David Roberts at Vox described new interactive maps at Carbon Brief that show changes in the amount of coal generation of electricity during the 21st Century.  Roberts said he considered his post to be an “amuse-bouche — a few images to whet your appetite for the bigger meal over at Carbon Brief.”  He also tackled the difficult task of explaining “software-defined electricity” (SDE) and how its application can greatly increase the energy efficiency of almost all devices that use electricity, thereby decreasing the amount that must be generated.

Solar developers told Reuters that President Donald Trump’s tariff on imported solar panels led U.S. renewable energy companies to cancel or freeze investments of more than $2.5 billion in large installation projects.  That’s more than double the approximately $1 billion in new spending plans announced by firms building or expanding U.S. solar panel factories to take advantage of the tax on imports.  However, energy analysts say the Chinese government’s decision to dramatically cut its solar power subsidies will create a glut of solar panels and send their prices tumbling worldwide, which should help solar installers.

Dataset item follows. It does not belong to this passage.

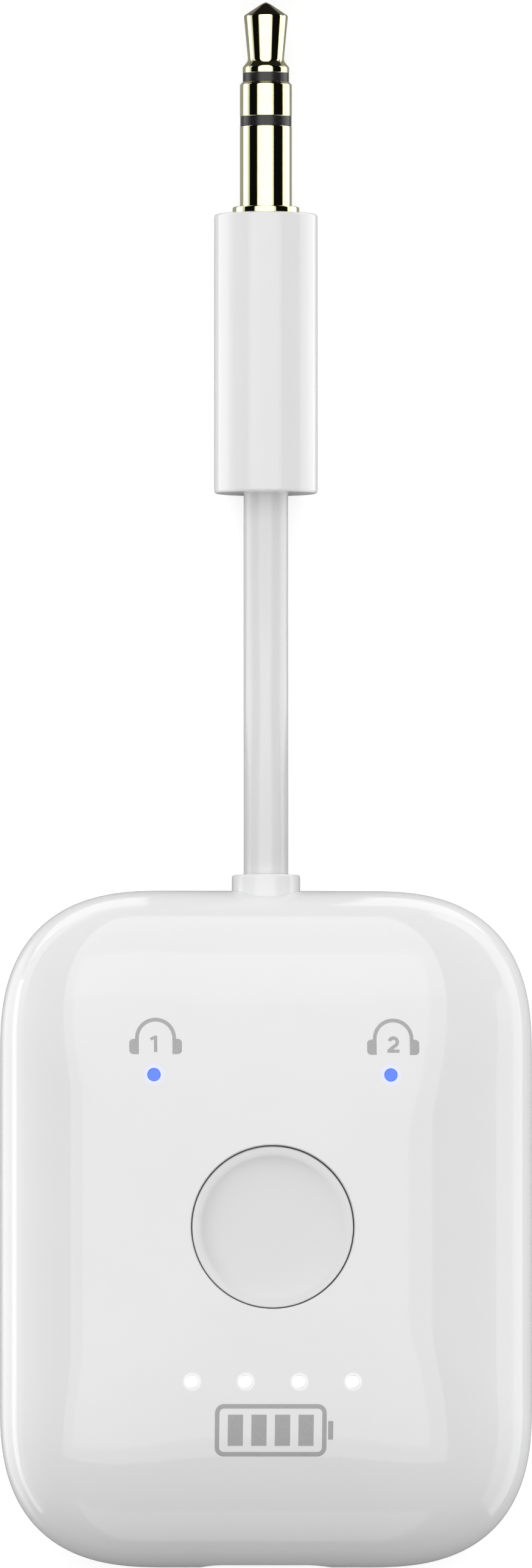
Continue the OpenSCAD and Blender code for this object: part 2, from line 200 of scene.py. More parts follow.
def rounded(profile):
    """Rounds the corners of an open or closed profile of (radius, height[, rounding]) points."""
    out = []
    count = len(profile)
    for k, corner in enumerate(profile):
        here = np.array(corner[:2], float)
        size = corner[2] if len(corner) > 2 else 0
        if size <= 0:
            out.append(here)
            continue
        before = np.array(profile[k - 1][:2], float)
        after = np.array(profile[(k + 1) % count][:2], float)
        a = (before - here) / np.linalg.norm(before - here)
        b = (after - here) / np.linalg.norm(after - here)
        for t in np.linspace(0, 1, 7):
            out.append((1 - t) ** 2 * (here + a * size) + 2 * t * (1 - t) * here + t * t * (here + b * size))
    return out


def lathe(name, profile, body, replaced, slot_name, along="z", centre=(0, 0), segments=96, sharp=30):
    """Turns a closed profile of (radius, distance[, rounding]) points, in millimetres."""
    line = rounded(profile)
    points = []
    rings = []
    for r, h in line:
        if r < 1e-9:
            rings.append([len(points)])
            points.append((0, 0, h))
            continue
        rings.append(list(range(len(points), len(points) + segments)))
        for k in range(segments):
            turn = 2 * math.pi * k / segments
            points.append((r * math.cos(turn), r * math.sin(turn), h))
    faces = []
    for j in range(len(rings)):
        a, b = rings[j], rings[(j + 1) % len(rings)]
        if len(a) == 1 and len(b) == 1:
            continue
        for k in range(segments):
            n = (k + 1) % segments
            if len(a) == 1:
                faces.append((a[0], b[k], b[n]))
            elif len(b) == 1:
                faces.append((a[k], b[0], a[n]))
            else:
                faces.append((a[k], b[k], b[n], a[n]))
    placed = []
    for x, y, z in points:
        if along == "z":
            placed.append((x * MM + centre[0], y * MM + centre[1], z * MM))
        else:
            placed.append((x * MM + centre[0], z * MM, -y * MM + centre[1]))
    return mesh_object(name, placed, faces, body, replaced, slot_name, sharp)


# ---------------------------------------------------------------- the housing's form
def outline_points(corner_steps=40, side_steps=14):
    """The housing's outline, anticlockwise from +X."""
    a, b = half_w - corner_len, half_l - corner_len
    quarter = [(half_w, b * k / side_steps) for k in range(side_steps)]
    for k in range(corner_steps + 1):
        turn = k * math.pi / 2 / corner_steps
        quarter.append((
            a + corner_len * math.cos(turn) ** (2 / CORNER_POWER) if k < corner_steps else a,
            b + corner_len * math.sin(turn) ** (2 / CORNER_POWER) if k > 0 else b,
        ))
    quarter += [(a * (1 - k / side_steps), half_l) for k in range(1, side_steps)]
    points = list(quarter)
    points.append((0, half_l))
    points += [(-x, y) for x, y in reversed(quarter)]
    points += [(-x, -y) for x, y in quarter[1:]]
    points.append((0, -half_l))
    points += [(x, -y) for x, y in reversed(quarter[1:])]
    return np.array(points)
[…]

An estimated 178 GW of renewable power was added worldwide in 2017 – representing 70% of net additions – according to a new report from the renewables policy organization REN21.  New investment in renewables was nearly $279 billion, more than double what went to new fossil fuel and nuclear power capacity.  A new study, published on Monday in the journal Nature Climate Change, has found that plunging prices for renewable energy and rapidly increasing investment in low-carbon technologies could leave fossil fuel companies with trillions in stranded assets and spark a global financial crisis.  Fiona Harvey examined what is meant by a “carbon bubble” and what might happen should it burst.

The world’s first grid-scale liquid air energy storage (LAES) facility has been built in the UK.  When excess power is available, it is used to cool air into liquid form.  Then, when power is needed, the air is allowed to expand back into gaseous form and the energy released is used to drive a turbine-driven generator.